### [Objective]
Write out each line beneath this one exactly as it reads.

### [Dataset excerpt]
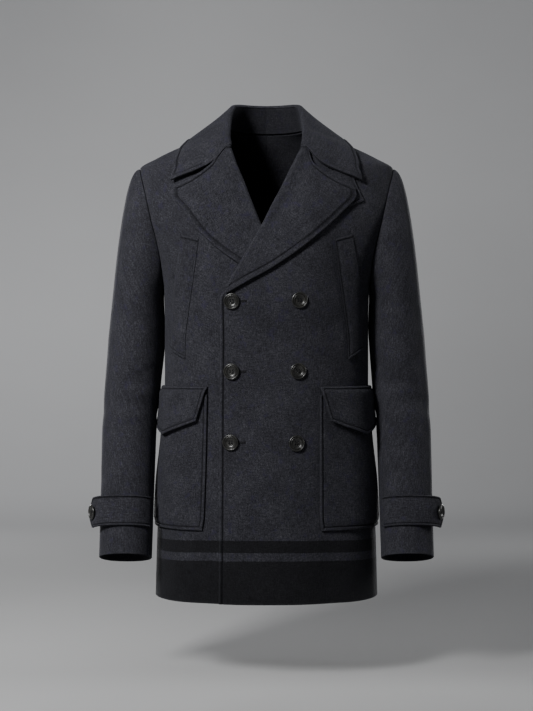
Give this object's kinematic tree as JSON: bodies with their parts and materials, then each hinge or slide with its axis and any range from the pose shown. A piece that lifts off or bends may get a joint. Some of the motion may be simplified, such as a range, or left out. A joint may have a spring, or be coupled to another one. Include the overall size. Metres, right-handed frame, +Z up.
{
  "type": "pea coat",
  "caption": "Double-breasted wool pea coat, broad collar and lapels, slanted chest pockets, flapped patch pockets and buttoned cuff tabs, hollow as if worn.",
  "frame": {"origin": "middle of the neck opening at the height of the shoulder tops, where the wearer's shoulders carry the coat", "axes": "+Z up out of the neck, -Y to the wearer's front, +X to the wearer's left"},
  "size_m": [0.6078, 0.2739, 0.8601],
  "materials": {
    "wool": "matte melton wool, dark navy grey",
    "buttons": "dark horn, satin"
  },
  "bodies": {
    "root": {"back_left": "wool", "back_right": "wool", "button_1": "buttons", "button_2": "buttons", "button_3": "buttons", "button_4": "buttons", "button_5": "buttons", "button_6": "buttons", "collar": "wool", "collar_stand": "wool", "cuff_button_left": "buttons", "cuff_button_right": "buttons", "cuff_strap_left": "wool", "cuff_strap_right": "wool", "flap_left": "wool", "flap_right": "wool", "front_left": "wool", "front_right": "wool", "lapel_left": "wool", "lapel_right": "wool", "pocket_left": "wool", "pocket_right": "wool", "sleeve_top_left": "wool", "sleeve_top_right": "wool", "sleeve_under_left": "wool", "sleeve_under_right": "wool", "throat_tab": "wool", "welt_left": "wool", "welt_right": "wool"}
  },
  "joints": []
}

### [Reply]
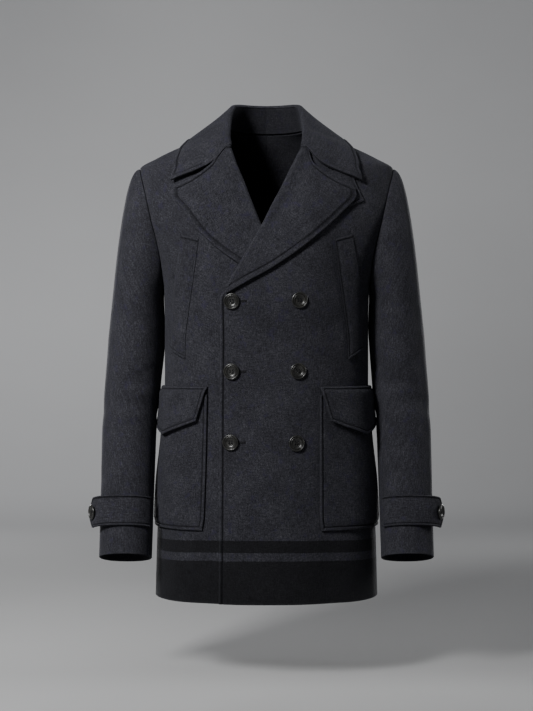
Give this object's kinematic tree as JSON: bodies with their parts and materials, then each hinge or slide with its axis and any range from the pose shown. A piece that lifts off or bends may get a joint. Some of the motion may be simplified, such as a range, or left out. A joint may have a spring, or be coupled to another one. Include the overall size. Metres, right-handed frame, +Z up.
{
  "type": "pea coat",
  "caption": "Double-breasted wool pea coat, broad collar and lapels, slanted chest pockets, flapped patch pockets and buttoned cuff tabs, hollow as if worn.",
  "frame": {"origin": "middle of the neck opening at the height of the shoulder tops, where the wearer's shoulders carry the coat", "axes": "+Z up out of the neck, -Y to the wearer's front, +X to the wearer's left"},
  "size_m": [0.6078, 0.2739, 0.8601],
  "materials": {
    "wool": "matte melton wool, dark navy grey",
    "buttons": "dark horn, satin"
  },
  "bodies": {
    "root": {"back_left": "wool", "back_right": "wool", "button_1": "buttons", "button_2": "buttons", "button_3": "buttons", "button_4": "buttons", "button_5": "buttons", "button_6": "buttons", "collar": "wool", "collar_stand": "wool", "cuff_button_left": "buttons", "cuff_button_right": "buttons", "cuff_strap_left": "wool", "cuff_strap_right": "wool", "flap_left": "wool", "flap_right": "wool", "front_left": "wool", "front_right": "wool", "lapel_left": "wool", "lapel_right": "wool", "pocket_left": "wool", "pocket_right": "wool", "sleeve_top_left": "wool", "sleeve_top_right": "wool", "sleeve_under_left": "wool", "sleeve_under_right": "wool", "throat_tab": "wool", "welt_left": "wool", "welt_right": "wool"}
  },
  "joints": []
}